Scientists identify a role for main Parkinson’s gene in the brain.
Parkinson’s disease (PD) is a long-term neurodegenerative disorder of the central nervous system whose symptoms generally come on slowly over time, mainly affecting the motor system. The most common genetic cause of PD is a mutation in the LRRK2 loci, however, this gene’s normal physiological role in the brain is unclear. Now, a study from researchers at the National Institutes of Health shows the LRRK gene is necessary for the survival of dopamine-containing neurons in the brain, the cells most affected by Parkinson’s. The team states their findings could alter the design of treatments against the disease. The study published in the journal Neuron.
Previous studies show LRRK2 is found along with a closely related protein, LRRK1, in the brain. A mutation in LRRK2 alone can eventually produce Parkinson’s disease symptoms and brain pathology in humans as they age. In mice, however, LRRK2 loss or mutation does not lead to the death of dopamine-producing neurons, possibly because LRRK1 plays a complementary or compensatory role during the relatively short, two-year mouse lifespan. The current study investigates the roles of these closely related proteins in brain function using animal models.
The current study utilizes mice lacking both LRRK1 and LRRK2 proteins to observe a loss of dopamine-containing neurons in areas of the brain consistent with PD. Results show a buildup of a protein called α-synuclein, a hallmark of Parkinson’s, in the affected dopamine brain cells. Data findings show inactivation of LRRK2 and its functional homolog LRRK1 results in earlier mortality and age-dependent, selective neurodegeneration.

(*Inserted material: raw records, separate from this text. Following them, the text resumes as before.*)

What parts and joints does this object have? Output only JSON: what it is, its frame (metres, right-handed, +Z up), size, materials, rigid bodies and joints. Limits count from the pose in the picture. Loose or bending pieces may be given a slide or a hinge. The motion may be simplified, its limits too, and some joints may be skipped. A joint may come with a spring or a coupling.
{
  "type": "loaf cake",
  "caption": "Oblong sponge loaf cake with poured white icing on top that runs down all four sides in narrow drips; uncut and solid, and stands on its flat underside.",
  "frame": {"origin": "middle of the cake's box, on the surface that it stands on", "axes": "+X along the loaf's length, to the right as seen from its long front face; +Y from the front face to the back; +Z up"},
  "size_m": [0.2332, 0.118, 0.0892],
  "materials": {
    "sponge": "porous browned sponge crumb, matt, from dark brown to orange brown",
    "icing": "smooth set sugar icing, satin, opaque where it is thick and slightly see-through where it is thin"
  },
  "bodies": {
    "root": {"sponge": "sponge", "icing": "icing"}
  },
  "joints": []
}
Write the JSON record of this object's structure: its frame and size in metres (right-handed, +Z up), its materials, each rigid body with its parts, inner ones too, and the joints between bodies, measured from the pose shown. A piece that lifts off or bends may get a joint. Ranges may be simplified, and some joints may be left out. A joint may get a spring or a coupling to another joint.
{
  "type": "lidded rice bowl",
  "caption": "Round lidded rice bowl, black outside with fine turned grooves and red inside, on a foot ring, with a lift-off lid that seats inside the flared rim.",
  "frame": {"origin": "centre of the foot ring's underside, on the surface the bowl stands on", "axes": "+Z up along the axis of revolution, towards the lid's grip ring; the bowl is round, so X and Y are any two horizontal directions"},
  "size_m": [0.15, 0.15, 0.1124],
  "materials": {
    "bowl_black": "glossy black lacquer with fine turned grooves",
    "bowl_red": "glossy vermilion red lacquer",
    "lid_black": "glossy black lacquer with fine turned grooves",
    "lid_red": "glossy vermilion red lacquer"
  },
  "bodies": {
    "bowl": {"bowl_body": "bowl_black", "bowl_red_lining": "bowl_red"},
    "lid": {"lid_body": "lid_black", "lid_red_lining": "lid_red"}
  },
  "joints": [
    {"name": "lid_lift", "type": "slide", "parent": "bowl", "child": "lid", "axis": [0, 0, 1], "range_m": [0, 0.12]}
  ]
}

Results show LRRK is critical for the survival of the populations of neurons affected by Parkinson’s disease. Data findings show while the deletion of both LRRK1 and LRRK2 did not affect overall brain size or cells in such areas of the brain as the cerebral cortex and cerebellum, the mice showed other significant effects such as a decrease in body weight and a lifespan of only 15 to 16 months.
The team surmises their study reveals an essential role of LRRK in the survival of dopamine neurons and in the regulation of the dead cell and debris clearance pathway in the aging brain. For the future, the researchers state they are now developing mice that have LRRK1 and 2 removed only in the dopamine-containing neurons of the brain.